Following Pride’s lead, the unofficial touring ban of Ireland faded away, and major acts like the Rolling Stones and Rod Stewart started to play concerts there again. Pride enjoyed popularity in Irish communities throughout his life (a Telegraph reporter recalled Pride receiving rounds of applause when doing something as simple as leaving a restaurant), and he returned for many tours over the years, long after the Troubles died down.
Charley Pride, Texas Ranger
While he spent a few years in the Negro leagues and with Major League Baseball-affiliated minor league teams and was only moderately successful, Charley Pride never quite gave up on baseball. When the American League’s Washington Senators moved to the Dallas area and became the Texas Rangers in the early 1970s, Pride showed up to spring training to workout with players, even after he’d started to top the country music charts and when he was almost 40 years old. “He took it seriously,” Rangers player and broadcaster Tom Grieve told MLB.com. “He wasn’t just some celebrity out there running around. He worked hard, just like the rest of us, and did all the same drills.” Pride got to play in one spring training game, where he got a base hit off of Hall of Fame pitcher Jim Palmer.
Pride stayed close with the Rangers organization for years, singing the National Anthem for the team at regular season and World Series games. In 2008, he was finally drafted by the Texas Rangers — in recognition of Negro League players’ contributions to baseball. Every Major League Baseball team honorarily selected a living veteran of those baseball organizations. Two years later, Pride bought a stake in the Rangers.
COVID-19 claimed Charley Pride
In November 2020, Charley Pride capped a storied career with a momentous appearance at the County Music Association Awards. In addition to the presentation of the Willie Nelson Lifetime Achievement Award for being “an iconic artist who has attained the highest degree of recognition in Country Music,” Pride performed his signature, 1971 hit, “Kiss an Angel Good Mornin'” alongside rising star Jimmie Allen.

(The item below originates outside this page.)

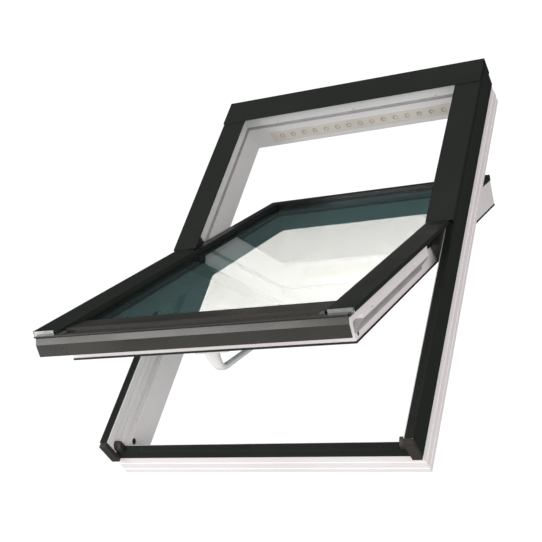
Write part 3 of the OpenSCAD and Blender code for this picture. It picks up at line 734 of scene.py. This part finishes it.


# ---- Floor, light and camera -----------------------------------------------
# A pale floor below the lowest swing of the sash, with a painted glow where it is seen through
# the glass and a painted dark reflection, soft light from large panels, and a camera above the
# lower right of the window.

FLOOR_DROP = 0.62
floor_z = PIVOT.z - FLOOR_DROP
bpy.ops.mesh.primitive_plane_add(size=60, location=(0, 0, floor_z))
floor = bpy.context.object
floor.name = "studio_floor"
paper, nodes, links, shader = finish("floor_with_painted_glow_and_reflection", 0.9, specular=0.0)
shader.inputs["Base Color"].default_value = (0.55, 0.55, 0.55, 1)
# Painted glow: seen directly the floor is an even white, but seen through the glass it glows
# up to ten times as bright and is warmed, undoing the glass's tint so that it reads white.
path = nodes.new("ShaderNodeLightPath")
backdrop_and_painted_glow = nodes.new("ShaderNodeEmission")
backdrop_and_painted_glow_strength = nodes.new("ShaderNodeMapRange")
backdrop_and_painted_glow_strength.inputs["From Max"].default_value = 2.0
backdrop_and_painted_glow_strength.inputs["To Min"].default_value = 1.05
backdrop_and_painted_glow_strength.inputs["To Max"].default_value = 10.0
links.new(path.outputs["Transparent Depth"], backdrop_and_painted_glow_strength.inputs["Value"])
links.new(backdrop_and_painted_glow_strength.outputs["Result"], backdrop_and_painted_glow.inputs["Strength"])
painted_tint_undo = blend_colours(nodes, links, spread(nodes, links, path.outputs["Transparent Depth"],
                                           0, 1, 0, 2), (1, 1, 1), (1.0, 0.550, 0.535))
links.new(painted_tint_undo, backdrop_and_painted_glow.inputs["Color"])
# Painted reflection: in reflections the floor is a dark grey glow.
dark = nodes.new("ShaderNodeEmission")
dark.inputs["Color"].default_value = (0.05, 0.06, 0.06, 1)
painted_dark_mirror = nodes.new("ShaderNodeMixShader")
links.new(path.outputs["Is Glossy Ray"], painted_dark_mirror.inputs["Fac"])
links.new(shader.outputs["BSDF"], painted_dark_mirror.inputs[1])
links.new(dark.outputs["Emission"], painted_dark_mirror.inputs[2])
pale = nodes.new("ShaderNodeMixShader")
links.new(path.outputs["Is Camera Ray"], pale.inputs["Fac"])
links.new(painted_dark_mirror.outputs["Shader"], pale.inputs[1])
links.new(backdrop_and_painted_glow.outputs["Emission"], pale.inputs[2])
links.new(pale.outputs["Shader"], nodes["Material Output"].inputs["Surface"])
floor.data.materials.append(paper)

world = bpy.data.worlds.new("studio")
bpy.context.scene.world = world
world.use_nodes = True
nodes, links = world.node_tree.nodes, world.node_tree.links
# Painted reflection: the world is white to the camera and dark grey in reflections; to
# everything else it is a warm grey light.
path = nodes.new("ShaderNodeLightPath")
sky = blend_colours(nodes, links, path.outputs["Is Glossy Ray"], (0.75, 0.715, 0.715),
                    (0.16, 0.17, 0.17))
links.new(blend_colours(nodes, links, path.outputs["Is Camera Ray"], sky, (1, 1, 1)),
          nodes["Background"].inputs["Color"])


def soft_panel(name, place, aim, size, power):
    """A large soft light that faces a point."""
    lamp = bpy.data.lights.new(name, "AREA")
    lamp.shape = "RECTANGLE"
    lamp.size, lamp.size_y = size
    lamp.energy = power
    panel = bpy.data.objects.new(name, lamp)
    bpy.context.scene.collection.objects.link(panel)
    panel.location = place
    panel.rotation_mode = "QUATERNION"
    toward = Vector(aim) - Vector(place)
    panel.rotation_quaternion = toward.to_track_quat("-Z", "Y")
    return panel


soft_panel("key_panel", (2.6, -2.4, 2.2), (0, 0, 0), (2.5, 2.5), 56)
soft_panel("top_panel", (-1.7, -1.95, 2.5), (0, -0.6, 0.4), (1.5, 1.3), 42)
soft_panel("left_panel", (-3.0, -1.8, 0.6), (0, 0, 0), (2.0, 2.0), 40)

eye = bpy.data.cameras.new("camera")
eye.lens = 71.83
eye.sensor_width = 36
camera = bpy.data.objects.new("camera", eye)
bpy.context.scene.collection.objects.link(camera)
right = Vector((0.88331, 0.24465, -0.39988))
up = Vector((0.08543, 0.75472, 0.65047))
back = Vector((0.46093, -0.60873, 0.64575))
turn = Matrix((right, up, back)).transposed().to_4x4()
camera.matrix_world = Matrix.Translation((1.1732, -1.73595, 1.8752)) @ turn
eye.clip_start, eye.clip_end = 0.05, 100
bpy.context.scene.camera = camera
bpy.context.scene.view_settings.view_transform = "Standard"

It wasn’t supposed to be Pride’s final performance, but that’s how it turned out.
On Dec. 12, 2020, Rolling Stone reported that the country legend died in Dallas, Texas, from complications of COVID-19 infection. Almost immediately, controversy developed over Pride’s death. While the Country Music Association Awards were held without an audience due to anti-coronavirus measures, and nominees and performers socially distanced during the show, masks weren’t widely used. “Everyone affiliated with the CMA Awards followed strict testing protocols outlined by the city health department and unions,” the organization said in a statement, adding that Pride tested negative for COVID-19 both immediately before and immediately after the show. It’s unclear how Pride contracted the virus, which ended his life at age 86.